[Collected data start]

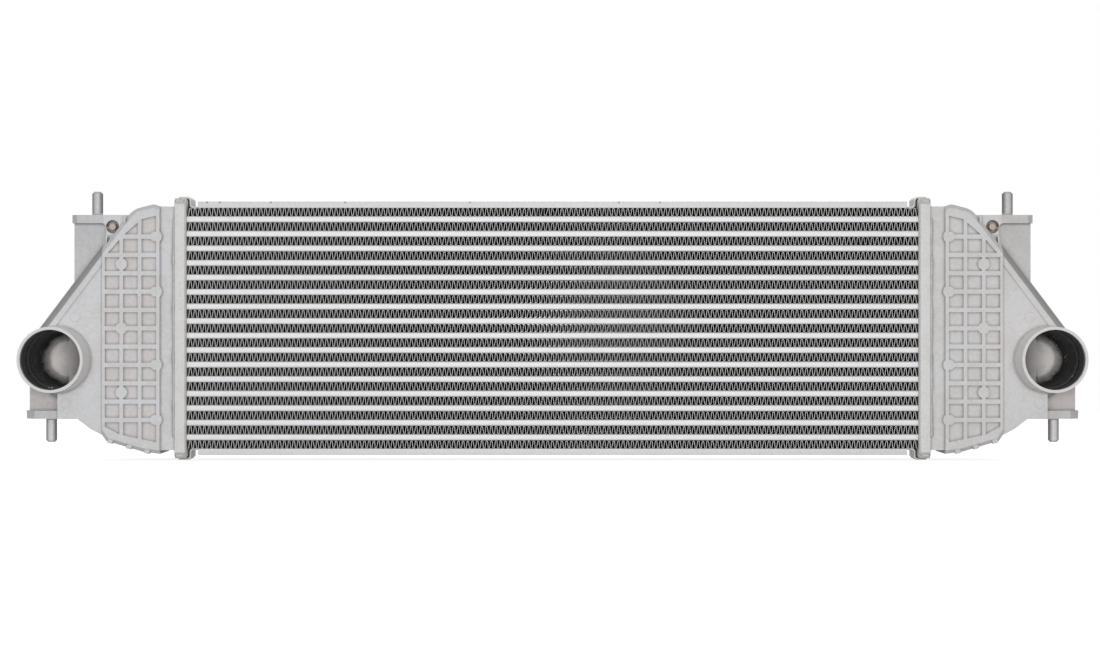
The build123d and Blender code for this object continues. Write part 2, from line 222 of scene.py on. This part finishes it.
def ramp(tree, value, stops):
    """A colour that follows a value. Each stop is a place and its tone, a grey or three numbers."""
    node = add_node(tree, "ShaderNodeValToRGB", Fac=value)
    marks = node.color_ramp.elements
    marks.remove(marks[1])
    for number, (spot, tone) in enumerate(stops):
        mark = marks.new(spot) if number else marks[0]
        mark.position = spot
        mark.color = (*tone, 1.0) if isinstance(tone, tuple) else (tone, tone, tone, 1.0)
    return node.outputs["Color"]


def blend(tree, kind, factor, first, second):
    """Mixes two colours by a factor, each a value or another node's output."""
    node = tree.nodes.new("ShaderNodeMix")
    node.data_type = "RGBA"
    node.blend_type = kind
    return set_up(tree, node, Factor=factor, A=first, B=second).outputs["Result"]


def noise(tree, place, scale, detail, breakup):
    """Soft clouds of values about a half, broken up finer by more detail."""
    node = add_node(
        tree, "ShaderNodeTexNoise", Vector=place, Scale=scale, Detail=detail, Roughness=breakup)
    return node.outputs["Fac"]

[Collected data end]

The request:
Nothing in the data may differ; print all of it exactly as written.

Answer below:
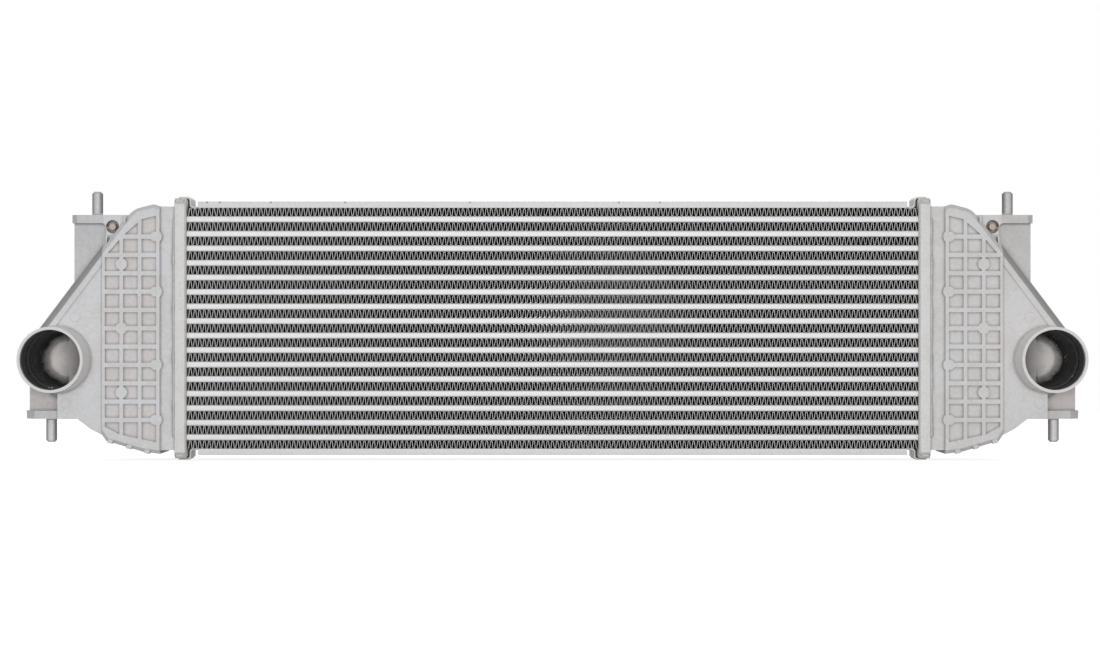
The build123d and Blender code for this object continues. Write part 2, from line 222 of scene.py on. This part finishes it.
def ramp(tree, value, stops):
    """A colour that follows a value. Each stop is a place and its tone, a grey or three numbers."""
    node = add_node(tree, "ShaderNodeValToRGB", Fac=value)
    marks = node.color_ramp.elements
    marks.remove(marks[1])
    for number, (spot, tone) in enumerate(stops):
        mark = marks.new(spot) if number else marks[0]
        mark.position = spot
        mark.color = (*tone, 1.0) if isinstance(tone, tuple) else (tone, tone, tone, 1.0)
    return node.outputs["Color"]


def blend(tree, kind, factor, first, second):
    """Mixes two colours by a factor, each a value or another node's output."""
    node = tree.nodes.new("ShaderNodeMix")
    node.data_type = "RGBA"
    node.blend_type = kind
    return set_up(tree, node, Factor=factor, A=first, B=second).outputs["Result"]


def noise(tree, place, scale, detail, breakup):
    """Soft clouds of values about a half, broken up finer by more detail."""
    node = add_node(
        tree, "ShaderNodeTexNoise", Vector=place, Scale=scale, Detail=detail, Roughness=breakup)
    return node.outputs["Fac"]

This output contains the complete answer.